Write out exactly the lines running from the line that includes "Keep writing the" to the end of the data, both ends included, and nothing besides.

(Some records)
——————

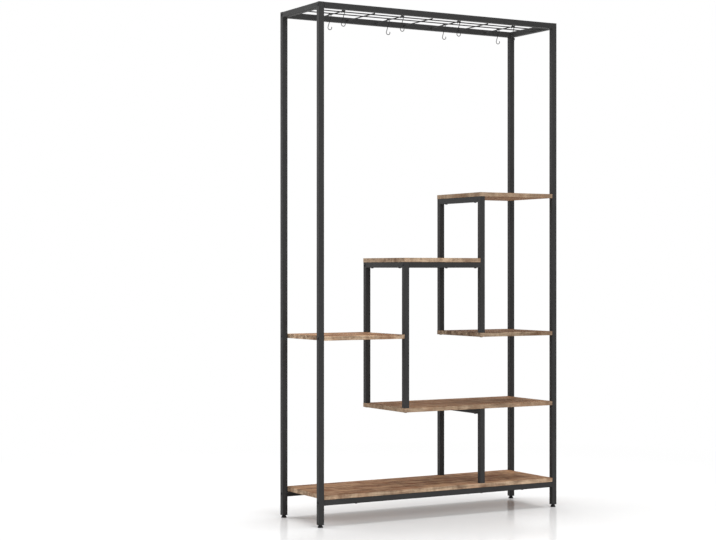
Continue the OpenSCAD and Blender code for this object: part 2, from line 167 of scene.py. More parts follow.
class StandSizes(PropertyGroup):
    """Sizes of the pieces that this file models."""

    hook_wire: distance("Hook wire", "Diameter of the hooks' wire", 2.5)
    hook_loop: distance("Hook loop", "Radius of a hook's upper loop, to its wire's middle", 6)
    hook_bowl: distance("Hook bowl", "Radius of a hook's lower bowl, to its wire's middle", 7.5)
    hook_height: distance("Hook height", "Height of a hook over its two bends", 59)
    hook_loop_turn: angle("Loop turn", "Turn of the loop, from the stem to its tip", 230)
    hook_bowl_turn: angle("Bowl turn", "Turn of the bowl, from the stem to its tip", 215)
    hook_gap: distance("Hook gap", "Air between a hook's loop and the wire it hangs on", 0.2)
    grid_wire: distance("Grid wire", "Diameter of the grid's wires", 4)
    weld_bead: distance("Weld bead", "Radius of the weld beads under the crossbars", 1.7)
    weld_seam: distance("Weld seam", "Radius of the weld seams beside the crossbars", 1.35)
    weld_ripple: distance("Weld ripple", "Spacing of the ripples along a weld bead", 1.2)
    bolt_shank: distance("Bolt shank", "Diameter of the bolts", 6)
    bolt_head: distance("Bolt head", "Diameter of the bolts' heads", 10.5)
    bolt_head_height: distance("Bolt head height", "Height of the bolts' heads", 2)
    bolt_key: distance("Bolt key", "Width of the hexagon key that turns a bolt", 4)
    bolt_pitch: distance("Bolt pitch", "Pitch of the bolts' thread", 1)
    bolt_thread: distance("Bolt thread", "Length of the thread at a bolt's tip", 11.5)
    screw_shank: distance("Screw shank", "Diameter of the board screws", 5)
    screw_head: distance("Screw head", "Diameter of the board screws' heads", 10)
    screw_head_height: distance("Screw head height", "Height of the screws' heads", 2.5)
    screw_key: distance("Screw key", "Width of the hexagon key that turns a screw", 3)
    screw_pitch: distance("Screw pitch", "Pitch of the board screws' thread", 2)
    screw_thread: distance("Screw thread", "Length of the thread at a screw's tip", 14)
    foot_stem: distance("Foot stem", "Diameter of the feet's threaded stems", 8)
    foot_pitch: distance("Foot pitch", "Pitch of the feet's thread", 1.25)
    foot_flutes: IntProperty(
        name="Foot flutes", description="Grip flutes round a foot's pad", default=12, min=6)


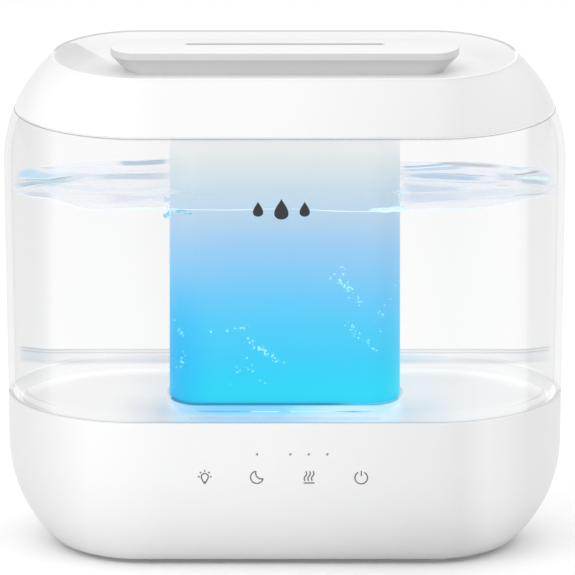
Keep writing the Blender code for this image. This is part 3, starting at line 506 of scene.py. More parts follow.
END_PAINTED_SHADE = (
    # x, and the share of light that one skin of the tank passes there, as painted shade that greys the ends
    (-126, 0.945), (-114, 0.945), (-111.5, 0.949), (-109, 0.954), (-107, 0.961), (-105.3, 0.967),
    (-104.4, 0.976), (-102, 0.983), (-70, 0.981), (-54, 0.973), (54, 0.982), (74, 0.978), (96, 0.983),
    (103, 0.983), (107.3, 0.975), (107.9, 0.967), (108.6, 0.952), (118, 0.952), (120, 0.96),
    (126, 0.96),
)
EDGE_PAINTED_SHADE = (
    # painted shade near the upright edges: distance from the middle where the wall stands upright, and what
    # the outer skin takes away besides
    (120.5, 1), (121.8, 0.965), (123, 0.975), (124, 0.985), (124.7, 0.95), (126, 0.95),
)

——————

Problem solution:
Keep writing the Blender code for this image. This is part 3, starting at line 506 of scene.py. More parts follow.
END_PAINTED_SHADE = (
    # x, and the share of light that one skin of the tank passes there, as painted shade that greys the ends
    (-126, 0.945), (-114, 0.945), (-111.5, 0.949), (-109, 0.954), (-107, 0.961), (-105.3, 0.967),
    (-104.4, 0.976), (-102, 0.983), (-70, 0.981), (-54, 0.973), (54, 0.982), (74, 0.978), (96, 0.983),
    (103, 0.983), (107.3, 0.975), (107.9, 0.967), (108.6, 0.952), (118, 0.952), (120, 0.96),
    (126, 0.96),
)
EDGE_PAINTED_SHADE = (
    # painted shade near the upright edges: distance from the middle where the wall stands upright, and what
    # the outer skin takes away besides
    (120.5, 1), (121.8, 0.965), (123, 0.975), (124, 0.985), (124.7, 0.95), (126, 0.95),
)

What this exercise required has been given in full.